Раз мы поехали по старой Калужской дороге и остановились в Тарутине. Тут мосье Пулэн был не так красноречив, потому что здесь после кровавой битвы Наполеон, рассчитывавший пойти на юг, вынужден был вновь следовать дорогой на Смоленск через места, разоренные во время наступления на Москву. Но (так выходило по рассказам Пулэна) все это произошло единственно оттого, что Наполеон был обманут маршалами. Иначе он пошел бы на Киев и Одессу и его знамена развевались бы на берегу Черного моря.

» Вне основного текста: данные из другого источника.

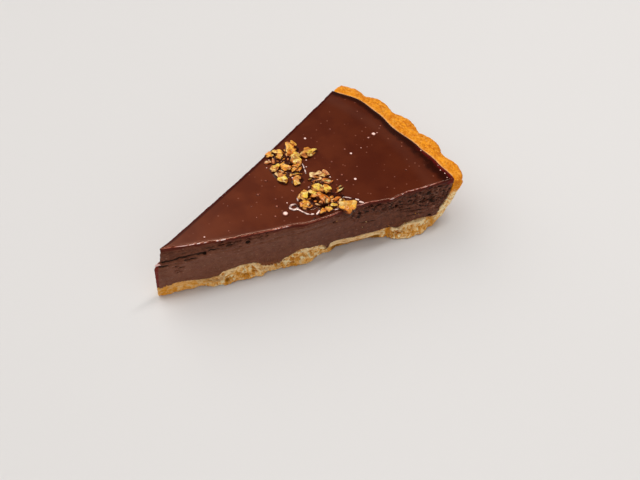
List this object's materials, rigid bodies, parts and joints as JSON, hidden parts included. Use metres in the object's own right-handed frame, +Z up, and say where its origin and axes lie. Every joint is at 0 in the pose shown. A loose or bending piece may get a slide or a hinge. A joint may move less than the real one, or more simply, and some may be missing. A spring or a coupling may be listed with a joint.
{
  "type": "chocolate tart slice",
  "caption": "Wedge-shaped slice of chocolate tart: fluted shortcrust shell, dense ganache filling and a glossy dark glaze with chopped caramelised nuts on top.",
  "frame": {"origin": "middle of the slice's outline, on its flat underside", "axes": "+X along the middle of the slice from its tip to the crust, +Y across it, +Z up"},
  "size_m": [0.1274, 0.0748, 0.0278],
  "materials": {
    "baked_pastry": "dry, sandy baked shortcrust, golden at the rim and paler at the cut",
    "ganache": "smooth, slightly waxy cut chocolate",
    "chocolate_glaze": "wet-looking, glossy dark glaze",
    "caramelised_nuts": "chopped nuts in a thin coat of caramel"
  },
  "bodies": {
    "root": {"pastry_shell": "baked_pastry", "ganache_filling": "ganache", "glaze_with_nuts": "chocolate_glaze"}
  },
  "joints": []
}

Всего веселее было добраться до Калуги – не столько из-за пресловутого «калужского теста» с имбирем, которое говорят, мерилось локтями, сколько из-за того, что тут кончалось путешествие по «большой дороге». Дорога эта, невероятной ширины, обсаженная с двух сторон двумя рядами берез, была действительно ужасна. Все время в гору и под гору, а под горою – сухая ли стоит погода или дождливая – неизменно стоит топь из жидкой красной глины. Есть, конечно, и мостик, но на мост никто не отважится ездить, и ямские тройки, и тем более наши тяжелые экипажи всегда, бывало, объезжают эти мосты и после предварительной рекогносцировки и вправо и влево, высадив всех пассажиров, неизбежно с криком и гиканьем въезжают в самую топь.
И несчастные лошади, иногда с подмогой добавочных пристяжных, как-то ухитряются вывезти тяжелые экипажи из топи, где, казалось бы, им век сидеть.
В ту пору громадные обозы чумаков с солью, бывало, плетутся по этой дороге, и любимое занятие нашей двор ни было дразнить их: «Чи хохол мазепа ваксу съел». На что чумаки в холщовых рубашках и холщовых штанах, вымазанных дегтем, неизбежно отвечали ругательствами. За Калугою начинался тогда громадный сосновый бор. Целых семь верст приходилось ехать сыпучими песками, лошади и экипажи вязли в песке чуть ли не по ступицу, и эти семь верст до перевоза через Угру мы шли пешком. В моем детстве эти семь верст в сосновом бору, среди вековых сосен, соединены у меня с самыми счастливыми воспоминаниями.